Graham Soutar, chief executive officer of LN Investment, said: “Vietnam is considered as a potential investment destination by many foreign investors after the recent slowdown in China’s growth and its rising labour costs. However, many issues existing in the country constrict foreign demand.”
Soutar pointed to the nation’s legal barriers such current tax rates, foreign ownership caps and licencing conditions and financial, valuation and accounting issues. “Vietnamese enterprises, especially enterprises in property always set a price much higher than acceptable prices for property. That discourages investors,” he said..
Soutar said that M&A transactions between foreign investors and Vietnamese enterprises were often delayed or even killed by Vietnamese enterprises not adequately preparing before offering M&A opportunities to foreign investors.
“They [Vietnamese enterprises] want foreign investors to pour money into their companies via M&A activities, but they did not build a good marketing campaign. “It means that many foreign investors come to study enterprises, but do not make deals,” he added.
Jean Predieri, head of corporate finance of Viet Au Corporation, said an obsession “loss of face” of most Vietnamese enterprises’ leaders was another issue to limit successful M&A deals in Vietnam.
“Most Vietnamese enterprises’ leaders are afraid that their image will be impacted on if others know they would like to sell put their property on sale. So, finding potential buyers and purchasers face many difficulties,” said Predieri.
John Ditty, chair of KPMG Vietnam, emphasized that cultural management style differences and clashes were was one of the key reasons for deals flopping. However, Ditty said up to three years was needed to evaluate a merger or acquisition.
Scott J.Burnett, managing director of Towers Watson, said the human element was the key factor to help companies join M&A activities and achieve anticipated synergies. “Deals succeed if people buy into the long-term vision and strategy. Engagement drops in periods of uncertainty during a deal. There’s a clear link between engagement, productivity and business performance.

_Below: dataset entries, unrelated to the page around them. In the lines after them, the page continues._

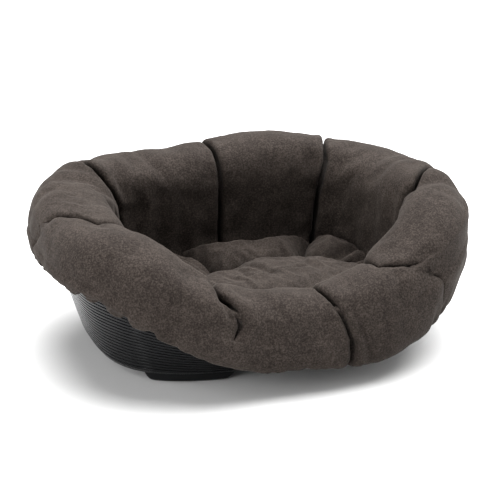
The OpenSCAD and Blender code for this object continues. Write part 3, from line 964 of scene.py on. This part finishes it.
def seat_seam_lines():
    """Plan lines of the six seams from the seat's edge to their tufts, and the one between the tufts."""
    lines = []
    for k, (q, tuft) in enumerate(SEAT_SEAMS):
        a, b = seat_edge(np.array(float(q))), np.array(TUFTS[tuft])
        side = np.array([-(b - a)[1], (b - a)[0]])
        t = np.linspace(0, 1, 20)[:, None]
        sway = 0.10 * (-1) ** k
        lines.append(a + (b - a) * t + side * sway * np.sin(t * math.pi))
    a, b = np.array(TUFTS[0]), np.array(TUFTS[1])
    t = np.linspace(0, 1, 20)[:, None]
    lines.append(a + (b - a) * t + np.array([0, 0.012]) * np.sin(t * math.pi))
    return lines


def seat_mesh(spacing=0.0052):
    """Plan points and triangles of the seat, how many points its edge has, the points of each seam, and
    the triangles' edges that lie on a seam or on the seat's edge."""
    rng = np.random.default_rng(11)
    edge = even_line(seat_edge(np.linspace(0, 360, 721)), spacing)[:-1]
    lines = [even_line(line, spacing) for line in seat_seam_lines()]
    points = [p for p in edge]
    edges = [(i, (i + 1) % len(edge)) for i in range(len(edge))]
    held = set(range(len(edge)))

    def index_of(p):
        near = [i for i in held if np.linalg.norm(points[i] - p) < spacing * 0.55]
        if near:
            return min(near, key=lambda i: np.linalg.norm(points[i] - p))
        points.append(p)
        held.add(len(points) - 1)
        return len(points) - 1

    seam_points = []
    for line in lines:
        numbers = [index_of(p) for p in line]
        seam_points.append([i for n, i in enumerate(numbers) if n == 0 or i != numbers[n - 1]])
        edges += list(zip(seam_points[-1], seam_points[-1][1:]))
    fixed = np.array(points)
    low, high = fixed.min(0), fixed.max(0)
    xs = np.arange(low[0], high[0], spacing)
    ys = np.arange(low[1], high[1], spacing * 0.866)
    for j, y in enumerate(ys):
        row = np.stack([xs + (j % 2) * spacing / 2, np.full(len(xs), y)], -1)
        row += rng.uniform(-0.18, 0.18, row.shape) * spacing
        angle = np.degrees(np.arctan2(row[:, 1], row[:, 0]))
        inside = np.linalg.norm(row, axis=1) < np.linalg.norm(seat_edge(angle), axis=1) - spacing * 0.6
        for p in row[inside]:
            if np.min(np.linalg.norm(fixed - p, axis=1)) > spacing * 0.62:
                points.append(p)
    result = delaunay_2d_cdt([Vector(p) for p in points], edges, [], 0, 1e-7)
    plan = np.array([v[:] for v in result[0]])
    walls = {frozenset(e) for e, source in zip(result[1], result[4]) if source}
    return plan, [list(f) for f in result[2]], len(edge), seam_points, walls


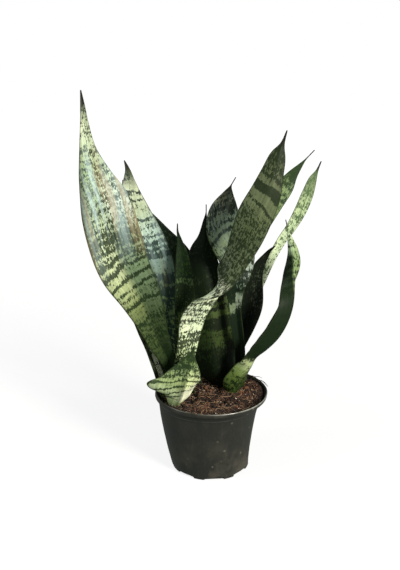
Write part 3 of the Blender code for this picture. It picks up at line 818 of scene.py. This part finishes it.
def smooth_route(stations, rows_per_span):
    """Rows on a smooth curve through the stations, their distances along it and its length."""
    table = np.array(stations, dtype=float)
    steps = np.linalg.norm(np.diff(table[:, :3], axis=0), axis=1)
    along = np.concatenate(([0.0], np.cumsum(steps)))
    slopes = np.gradient(table, along, axis=0)
    rows, places = [], []
    for i in range(len(table) - 1):
        span = along[i + 1] - along[i]
        last = i == len(table) - 2
        for k in range(rows_per_span + (1 if last else 0)):
            t = k / rows_per_span
            h00, h10 = 2 * t**3 - 3 * t**2 + 1, t**3 - 2 * t**2 + t
            h01, h11 = -2 * t**3 + 3 * t**2, t**3 - t**2
            rows.append(h00 * table[i] + h10 * span * slopes[i]
                        + h01 * table[i + 1] + h11 * span * slopes[i + 1])
            places.append((along[i] + t * span) / along[-1])
    return np.array(rows), np.array(places), along[-1]


def thickness_at(place, side):
    """Keel thickness falls from base to blade to tip, and towards both margins."""
    keel = np.interp(place, (0.0, 0.35, 0.9, 1.0),
                     (BASE_THICKNESS, BLADE_THICKNESS, 0.6 * BLADE_THICKNESS, TIP_THICKNESS))
    share = 1.0 - (1.0 - MARGIN_SHARE) * side * side
    return keel * (1.0 - place**8) * share + TIP_THICKNESS * place**8


def channel_lift(side):
    """Height of the blade's cross-section above its keel, 0 at the keel and 1 at a margin."""
    k = KEEL_ROUNDING
    return (math.sqrt(side * side + k * k) - k) / (math.sqrt(1.0 + k * k) - k)


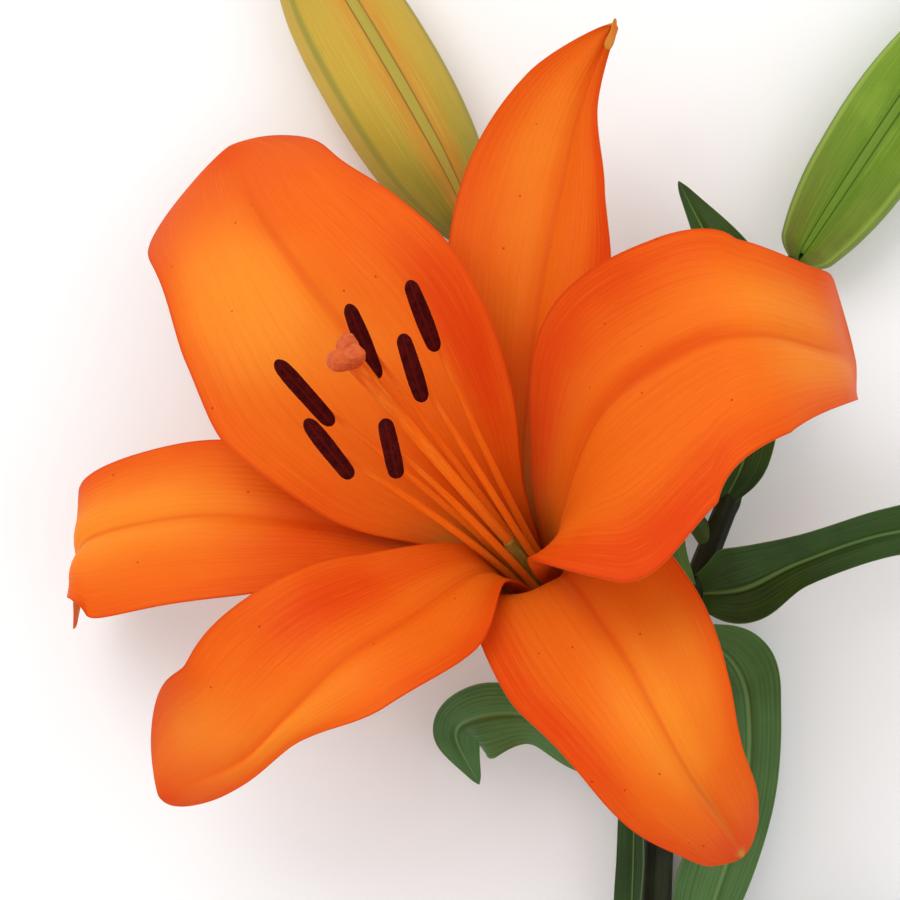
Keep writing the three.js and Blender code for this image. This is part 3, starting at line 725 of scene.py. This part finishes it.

If you can minimise that uncertainty, you can minimise the drop in productivity. That is a key role for human resources,” he noted. Burnett said enterprises should think local and act global. “That means after M&A deals, both parties should leverage on local resources, gain valuable local perspective, align with local culture and then learn from experiences in other markets, put in place governance structures and provide global learning and development opportunities.”